Run-and-tumble oscillator: moment analysis of stationary distributions

TL;DR

This paper derives a recurrence relation for moments of the stationary distribution of a 3D run-and-tumble particle in a harmonic trap, enabling the reconstruction of the distribution despite the lack of an explicit form.

Contribution

It introduces a novel recurrence relation for moments of the 3D RTP stationary distribution, facilitating its analysis and reconstruction.

Findings

Derived recurrence relation for moments of the 3D RTP stationary distribution

Reconstructed the distribution using Fourier-Lagrange expansion

Indicated the distribution does not follow a beta function form

Abstract

When it comes to active particles, even an ideal-gas model in a harmonic potential poses a mathematical challenge.
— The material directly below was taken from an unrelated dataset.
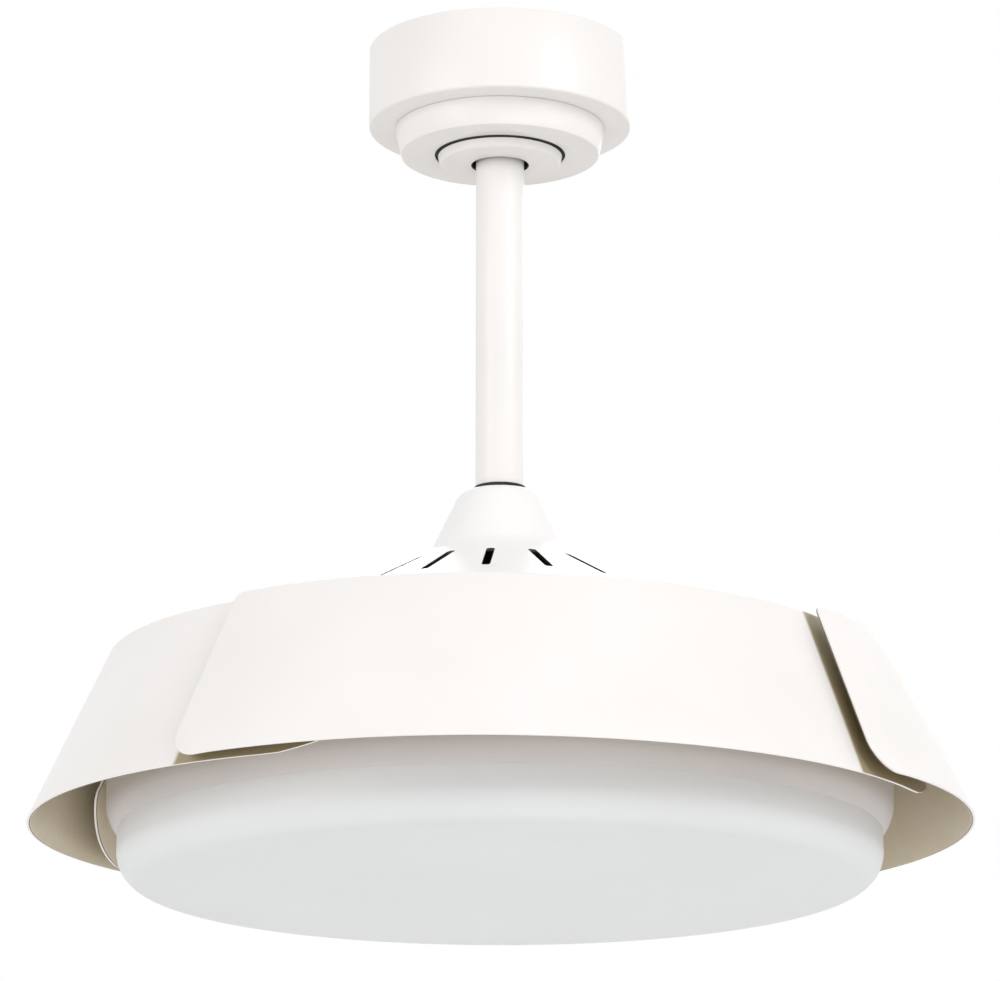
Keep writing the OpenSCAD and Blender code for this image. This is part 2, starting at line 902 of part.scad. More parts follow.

An exception is a run-and-tumble model (RTP) in one-dimension for which a stationary distribution is known exactly. The case of two-dimensions is more complex but the solution is possible. Incidentally, in both dimensions the stationary distributions correspond to a beta function. In three-dimensions, a stationary distribution is not known but simulations indicate that it does not have a beta function form. The current work focuses on the three-dimensional RTP model in a harmonic trap. The main result of this study is the derivation of the recurrence relation for generating moments of a stationary distribution. These moments are then used to recover a stationary distribution using the Fourier-Lagrange expansion.